2006年3月3日(金)
【エスタード・デ・サンパウロ紙二十八日】今、カシャッサの美味さが見直され、業界ではイメージアップに奔走している。カシャッサは砂糖キビを原料として蒸留したピンガ酒のことで、ブラジルでは古来から大衆酒として愛飲されてきた。現在、大小合わせて四万のメーカーが五千以上のブランドで販売しており、年間生産量は一三億リットルという世界有数を誇っている。売上も六億ドル市場となっている。しかしピンガは従来から乱造の上に品質管理が行き届いていないことから「安かろう、まずかろう」のイメージが強く、貧困層の飲み物として定着した。このため業界ではブラジル・カシャッサ振興プログラムを立ち上げ、上流階級や海外向への浸透に注力している。
カシャッサはバールの酒棚に並び、一見労働者風の客が五〇センターボ硬貨を握りしめてグイ飲みするのが定番となってきた。振興プログラムではこのイメージを拭い去り、上流階級にも良さを見直してもらおうというもの。
輸出は現在年間で五〇カ国向けに一五〇〇万リットルに達しており、年々一〇%の上昇となっている。ドイツではバーやレストランでスコッチウイスキーなどと肩を並べて酒棚に収っているし、スペインではレモンと砂糖でカクテルしたカイピリーニャが好評で一つのブームになっている。これにより同プログラムでは二〇一〇年には四〇〇〇万リットルに達すると予測している。
これを踏まえて国内でも、カシャッサを蔑(さげす)んできたAとBクラスと呼ばれる上流階級への浸透を目論でいる。当初はこれに二〇〇万リットルを目標としている。

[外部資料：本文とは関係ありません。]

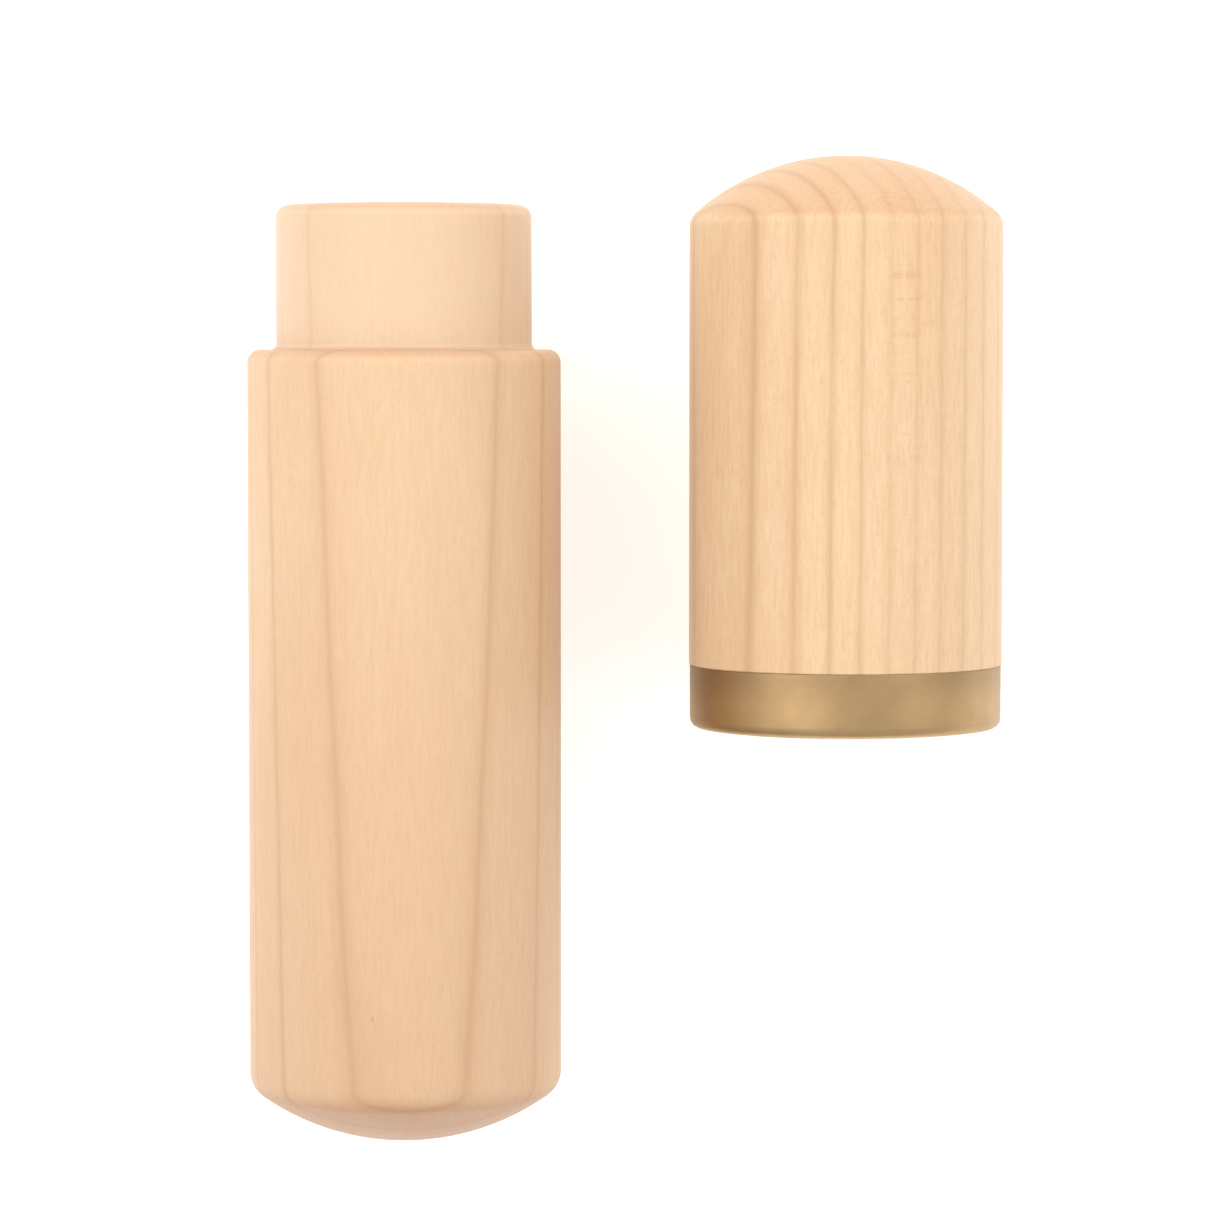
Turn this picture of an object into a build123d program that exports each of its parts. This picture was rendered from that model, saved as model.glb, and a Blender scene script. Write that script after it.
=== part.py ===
"""Travel salt and pepper shakers: two turned maple shakers that plug together end to end.

The tall shaker holds salt and has a tenon on its end. The short one holds pepper and has a
brass-banded socket that takes the tenon. Behind the tenon's end and on the socket's floor
there is the same throat: a brass collar, a silicone gasket and a screw-in perforated sifter.

The pair lies on a flat surface at Z = 0, with both axes along Y. The origin is on that
surface, at the middle of the pair. Millimetres, +Z up.
"""

import os
from math import asin, degrees, sqrt

from build123d import *

# ---- Driving dimensions ----
BODY_R = 20.0  # both shakers' outer radius
AXIS_GAP = 56.4  # between the two shakers' axes, as they lie
PAIR_LENGTH = 126.0  # from the salt shaker's domed bottom to the pepper shaker's domed top

# Salt shaker, the tall one
SALT_LENGTH = 119.7  # over everything
SALT_DOME_R = 31.9
TENON_R = 16.3
TENON_LENGTH = 18.4
TENON_END_ROUND = 1.6
TENON_ROOT_ROUND = 0.8
SHOULDER_ROUND = 1.6
SALT_CREASE_ROUND = 3.5  # where the side meets the dome

# Pepper shaker, the short one
PEPPER_LENGTH = 73.0
PEPPER_DOME_R = 29.1
PEPPER_CREASE_ROUND = 2.5
TENON_CLEARANCE = 0.04  # in radius: the tenon slides into the socket and stays by friction
SOCKET_R = TENON_R + TENON_CLEARANCE
SOCKET_DEPTH = TENON_LENGTH + 1.0
BAND_HEIGHT = 8.1
BAND_STEP = 0.1  # the band is this much smaller in radius than the wood
BAND_MOUTH_ROUND = 1.5
SOCKET_CHAMFER = TENON_ROOT_ROUND + 0.1  # clears the round at the tenon's root
TONGUE_R = 17.6  # the band's hidden tongue, glued into the wood
TONGUE_LENGTH = 6.0
EDGE_BREAK = 0.3  # sharp edges are broken by this much

# Throats: heights are measured outward from the face that each throat opens in
CHAMBER_R = 12.2
CHAMBER_END_WOOD = 11.0  # left between a chamber's floor and the dome's top
CHAMBER_FLOOR_ROUND = 4.0
COLLAR_R = 14.0
COLLAR_LENGTH = 11.0
SEAT_R = 13.3  # the recess that takes the gasket and the sifter's flange
SEAT_DEPTH = 2.8
GASKET_THICKNESS = 0.8
FLANGE_R = 13.15
FLANGE_THICKNESS = 1.6
SIFTER_RECESS = 0.3  # the sifter's face lies this far inside the throat's face
SKIRT_R = 12.1  # over the thread, which is left as a plain cylinder
SKIRT_WALL = 1.4
SKIRT_LENGTH = 6.3
RUNNING_GAP = 0.05  # between the gasket and each face beside it
GASKET_ROUND = 0.25
COIN_SLOT_LENGTH = 17.0
COIN_SLOT_WIDTH = 1.8
COIN_SLOT_DEPTH = 0.8

# Sifter holes: (ring radius, number of holes, angle of the first hole)
SALT_HOLE_R = 0.7
SALT_RINGS = [(4.2, 6, 30), (8.2, 12, 15)]
PEPPER_HOLE_R = 1.15
PEPPER_RINGS = [(4.6, 4, 45), (8.6, 6, 30)]

# ---- Places worked out from them ----
SALT_END_Y = SALT_LENGTH - PAIR_LENGTH / 2  # the tenon's end
SHOULDER_Y = SALT_END_Y - TENON_LENGTH
MOUTH_Y = PAIR_LENGTH / 2 - PEPPER_LENGTH  # the pepper shaker's open end
WOOD_START_Y = MOUTH_Y + BAND_HEIGHT
TONGUE_END_Y = WOOD_START_Y + TONGUE_LENGTH
SOCKET_FLOOR_Y = MOUTH_Y + SOCKET_DEPTH

# Each shaker's outline is drawn with X as the radius and Y along the row's own Y.
salt_lathe = Plane(origin=(-AXIS_GAP / 2, 0, BODY_R), x_dir=(1, 0, 0), z_dir=(0, 0, 1))
pepper_lathe = Plane(origin=(AXIS_GAP / 2, 0, BODY_R), x_dir=(1, 0, 0), z_dir=(0, 0, 1))
# Each throat is drawn with X as the radius and Y outward from its face, the way it pours.
salt_throat = Plane(
    origin=(-AXIS_GAP / 2, SALT_END_Y, BODY_R), x_dir=(1, 0, 0), z_dir=(0, 0, 1)
)
pepper_throat = Plane(
    origin=(AXIS_GAP / 2, SOCKET_FLOOR_Y, BODY_R), x_dir=(-1, 0, 0), z_dir=(0, 0, 1)
)
salt_chamber_depth = SALT_LENGTH - CHAMBER_END_WOOD
pepper_chamber_depth = PEPPER_LENGTH - SOCKET_DEPTH - CHAMBER_END_WOOD


def dome_height(dome_r):
    """How far a dome of this sphere radius stands out of a shaker's side."""
    return dome_r - sqrt(dome_r**2 - BODY_R**2)


def dome_arc(apex_y, dome_r, end):
    """Half the dome's outline, from its apex to the side. end is -1 or +1 along Y."""
    half_angle = degrees(asin(BODY_R / dome_r))
    start_angle = -90 if end < 0 else 90 - half_angle
    return CenterArc((0, apex_y - end * dome_r), dome_r, start_angle, half_angle)


def corner(section, radius, height):
    """The outline's corner nearest to a radius and a height."""
    return section.vertices().sort_by_distance((radius, height))[0]


def turn(section, plane, mode=Mode.ADD):
    """Revolve a section about its plane's Y axis, as on a lathe."""
    revolve(section, axis=Axis(plane.origin, plane.y_dir), mode=mode)


def bore_throat(plane, chamber_depth):
    """Cut a chamber with a rounded floor, and the counterbore that its collar sits in."""
    with BuildSketch(plane) as chamber:
        with BuildLine():
            Polyline(
                (0, 0),
                (COLLAR_R, 0),
                (COLLAR_R, -COLLAR_LENGTH),
                (CHAMBER_R, -COLLAR_LENGTH),
                (CHAMBER_R, -chamber_depth),
                (0, -chamber_depth),
                close=True,
            )
        make_face()
        fillet(corner(chamber, CHAMBER_R, -chamber_depth), CHAMBER_FLOOR_ROUND)
    turn(chamber.sketch, plane, Mode.SUBTRACT)


def make_collar(plane, name):
    """A brass bush with a bore for the sifter's skirt and a seat for its flange."""
    with BuildPart() as collar:
        with BuildSketch(plane) as ring:
            with BuildLine():
                Polyline(
                    (CHAMBER_R, -COLLAR_LENGTH),
                    (COLLAR_R, -COLLAR_LENGTH),
                    (COLLAR_R, 0),
                    (SEAT_R, 0),
                    (SEAT_R, -SEAT_DEPTH),
                    (CHAMBER_R, -SEAT_DEPTH),
                    close=True,
                )
            make_face()
            chamfer(corner(ring, SEAT_R, 0), EDGE_BREAK)
        turn(ring.sketch, plane)
    collar.part.label = name
    return collar


def make_gasket(plane, name):
    """A flat silicone ring under the sifter's flange."""
    low = RUNNING_GAP - SEAT_DEPTH
    high = low + GASKET_THICKNESS
    with BuildPart() as gasket:
        with BuildSketch(plane) as ring:
            with BuildLine():
                Polyline(
                    (CHAMBER_R, low), (FLANGE_R, low), (FLANGE_R, high), (CHAMBER_R, high),
                    close=True,
                )
            make_face()
            fillet(ring.vertices(), GASKET_ROUND)
        turn(ring.sketch, plane)
    gasket.part.label = name
    return gasket


def make_sifter(plane, name, hole_r, rings):
    """A flanged brass cup with holes through its face and a slot for a coin."""
    face_plane = Plane(
        origin=plane.origin - plane.y_dir * SIFTER_RECESS,
        x_dir=plane.x_dir,
        z_dir=plane.y_dir,
    )
    with BuildPart() as sifter:
        with BuildSketch(face_plane):
            Circle(FLANGE_R)
            for ring_r, count, first in rings:
                with PolarLocations(ring_r, count, start_angle=first):
                    Circle(hole_r, mode=Mode.SUBTRACT)
        extrude(amount=-FLANGE_THICKNESS)
        rim = sifter.edges().filter_by(GeomType.CIRCLE).sort_by(Edge.length)[-2:]
        fillet(rim.sort_by(Axis(plane.origin, plane.y_dir))[-1], EDGE_BREAK)
        with BuildSketch(face_plane.offset(-FLANGE_THICKNESS)):
            Circle(SKIRT_R)
            Circle(SKIRT_R - SKIRT_WALL, mode=Mode.SUBTRACT)
        extrude(amount=-SKIRT_LENGTH)
        with BuildSketch(face_plane):
            SlotOverall(COIN_SLOT_LENGTH, COIN_SLOT_WIDTH)
        extrude(amount=-COIN_SLOT_DEPTH, mode=Mode.SUBTRACT)
    sifter.part.label = name
    return sifter


# ---- Salt shaker ----
bottom_y = -PAIR_LENGTH / 2
salt_crease_y = bottom_y + dome_height(SALT_DOME_R)
with BuildPart() as salt_body:
    with BuildSketch(salt_lathe) as outline:
        with BuildLine():
            dome_arc(bottom_y, SALT_DOME_R, -1)
            Polyline(
                (BODY_R, salt_crease_y),
                (BODY_R, SHOULDER_Y),
                (TENON_R, SHOULDER_Y),
                (TENON_R, SALT_END_Y),
                (0, SALT_END_Y),
                (0, bottom_y),
            )
        make_face()
        fillet(corner(outline, BODY_R, salt_crease_y), SALT_CREASE_ROUND)
        fillet(corner(outline, BODY_R, SHOULDER_Y), SHOULDER_ROUND)
        fillet(corner(outline, TENON_R, SHOULDER_Y), TENON_ROOT_ROUND)
        fillet(corner(outline, TENON_R, SALT_END_Y), TENON_END_ROUND)
    turn(outline.sketch, salt_lathe)
    bore_throat(salt_throat, salt_chamber_depth)
salt_body.part.label = "salt_body"

# ---- Pepper shaker ----
top_y = PAIR_LENGTH / 2
pepper_crease_y = top_y - dome_height(PEPPER_DOME_R)
with BuildPart() as pepper_body:
    with BuildSketch(pepper_lathe) as outline:
        with BuildLine():
            dome_arc(top_y, PEPPER_DOME_R, 1)
            Polyline(
                (BODY_R, pepper_crease_y),
                (BODY_R, WOOD_START_Y),
                (TONGUE_R, WOOD_START_Y),
                (TONGUE_R, TONGUE_END_Y),
                (SOCKET_R, TONGUE_END_Y),
                (SOCKET_R, SOCKET_FLOOR_Y),
                (0, SOCKET_FLOOR_Y),
                (0, top_y),
            )
        make_face()
        fillet(corner(outline, BODY_R, pepper_crease_y), PEPPER_CREASE_ROUND)
        chamfer(corner(outline, BODY_R, WOOD_START_Y), EDGE_BREAK)
    turn(outline.sketch, pepper_lathe)
    bore_throat(pepper_throat, pepper_chamber_depth)
pepper_body.part.label = "pepper_body"

band_r = BODY_R - BAND_STEP
with BuildPart() as brass_band:
    with BuildSketch(pepper_lathe) as outline:
        with BuildLine():
            Polyline(
                (SOCKET_R, MOUTH_Y),
                (band_r, MOUTH_Y),
                (band_r, WOOD_START_Y),
                (TONGUE_R, WOOD_START_Y),
                (TONGUE_R, TONGUE_END_Y),
                (SOCKET_R, TONGUE_END_Y),
                close=True,
            )
        make_face()
        fillet(corner(outline, band_r, MOUTH_Y), BAND_MOUTH_ROUND)
        chamfer(corner(outline, band_r, WOOD_START_Y), EDGE_BREAK)
        chamfer(corner(outline, SOCKET_R, MOUTH_Y), SOCKET_CHAMFER)
    turn(outline.sketch, pepper_lathe)
brass_band.part.label = "brass_band"

# ---- Throats ----
throat_pieces = [
    make_collar(salt_throat, "salt_collar"),
    make_gasket(salt_throat, "salt_gasket"),
    make_sifter(salt_throat, "salt_sifter", SALT_HOLE_R, SALT_RINGS),
    make_collar(pepper_throat, "pepper_collar"),
    make_gasket(pepper_throat, "pepper_gasket"),
    make_sifter(pepper_throat, "pepper_sifter", PEPPER_HOLE_R, PEPPER_RINGS),
]

# ---- Export ----
os.makedirs("parts", exist_ok=True)
for piece in [salt_body, pepper_body, brass_band] + throat_pieces:
    export_step(piece.part, f"parts/{piece.part.label}.step")
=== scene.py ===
"""Looks of the travel salt and pepper shakers: turned maple, a satin brass band, brass sifters.

Everything is in metres, in the frame's own axes: the pair lies along Y on a pale floor at
Z = 0, and is seen from above. Sizes that the frame doesn't hold are named in millimetres.
"""

import math

import bmesh
import bpy
from mathutils import Matrix, Vector


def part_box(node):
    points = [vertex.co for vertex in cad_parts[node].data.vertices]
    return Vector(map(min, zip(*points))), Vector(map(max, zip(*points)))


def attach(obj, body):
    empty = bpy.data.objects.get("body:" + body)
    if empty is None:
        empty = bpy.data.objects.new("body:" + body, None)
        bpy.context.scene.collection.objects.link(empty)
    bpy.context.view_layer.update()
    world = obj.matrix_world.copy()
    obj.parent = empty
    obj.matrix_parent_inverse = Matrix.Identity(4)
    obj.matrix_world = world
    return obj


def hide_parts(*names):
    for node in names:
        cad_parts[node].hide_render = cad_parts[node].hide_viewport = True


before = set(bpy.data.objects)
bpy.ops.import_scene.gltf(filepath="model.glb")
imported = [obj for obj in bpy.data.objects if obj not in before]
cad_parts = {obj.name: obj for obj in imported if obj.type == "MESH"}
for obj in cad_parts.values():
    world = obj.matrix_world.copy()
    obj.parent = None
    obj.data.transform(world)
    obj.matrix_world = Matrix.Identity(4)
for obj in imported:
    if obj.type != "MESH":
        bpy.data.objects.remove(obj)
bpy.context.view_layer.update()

MM = 0.001

# ---- Sizes of the pieces, in millimetres, as the CAD has them ----
SALT_DOME_R, SALT_CREASE_ROUND = 31.9, 3.5
PEPPER_DOME_R, PEPPER_CREASE_ROUND = 29.1, 2.5
TENON_R, TENON_LENGTH = 16.3, 18.4
TENON_END_ROUND, TENON_ROOT_ROUND, SHOULDER_ROUND = 1.6, 0.8, 1.6
SOCKET_R, SOCKET_CHAMFER = 16.34, 0.9
BAND_HEIGHT, BAND_MOUTH_ROUND = 8.1, 1.5
TONGUE_R, TONGUE_LENGTH = 17.6, 6.0
CHAMBER_R, CHAMBER_END_WOOD, CHAMBER_FLOOR_ROUND = 12.2, 11.0, 4.0
COLLAR_R, COLLAR_LENGTH = 14.0, 11.0
SEAT_R, SEAT_DEPTH = 13.3, 2.8
FLANGE_THICKNESS, SIFTER_RECESS = 1.6, 0.3
SKIRT_INNER_R, SKIRT_LENGTH = 10.7, 6.3
COIN_SLOT_LENGTH, COIN_SLOT_WIDTH, COIN_SLOT_DEPTH = 17.0, 1.8, 0.8
SALT_HOLE_R, SALT_RINGS = 0.7, [(4.2, 6, 30), (8.2, 12, 15)]
PEPPER_HOLE_R, PEPPER_RINGS = 1.15, [(4.6, 4, 45), (8.6, 6, 30)]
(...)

ヴェーリョ・バレイロのブランドで一定顧客を握っているタトゥジーニョ社は、年間四〇〇〇万リットルを製造しているが、上流階級向けに金ラベル印を一本五〇レアルと、スコッチウイスキー八年物並の価格で売り出し、高級酒をアピールしている。
「ボア・イデイア(グッド・アイデア)の宣伝文句で売上を伸ばした51社ではCDE階級とランクされる中産および貧困層のグイ飲み需要は頭打ちになっているとして、とくに若者向きに果物の味をミックスしたアイス51やフローズン51を新発売した。またカイピリーニャで代表されるカクテル分野の開拓に注力している。さらに品質管理が重要でこれにより一定品質を保持するのが肝要だと強調している。同社ではカンピーナス大学(UNICAMP)が開発した近代的なラボで品質管理をしているという。
根強い人気のイピオカ社も同様の意見で、ウイスキーやウォッカなどの「外国カブレ」商品を排除してブラジル伝統のカシャッサを見直すべきだと主張している。同社は年間八〇〇〇万リットルを製造、二十以上のブランドで売り出している。蒸留後二年寝かしたものは一本一〇レアル、創業百五十年記念品は二〇レアル、高級限定品は八〇レアルで販売している。さらに常に五%は輸出用に保存している。
業界の懸念材料は原料の砂糖キビの確保だ。現在カシャッサ用の栽培面積は一二万五〇〇〇ヘクタールだが、燃料用に需要が増えて高値で取引されるようになってきたことで、安定供給が脅かされている。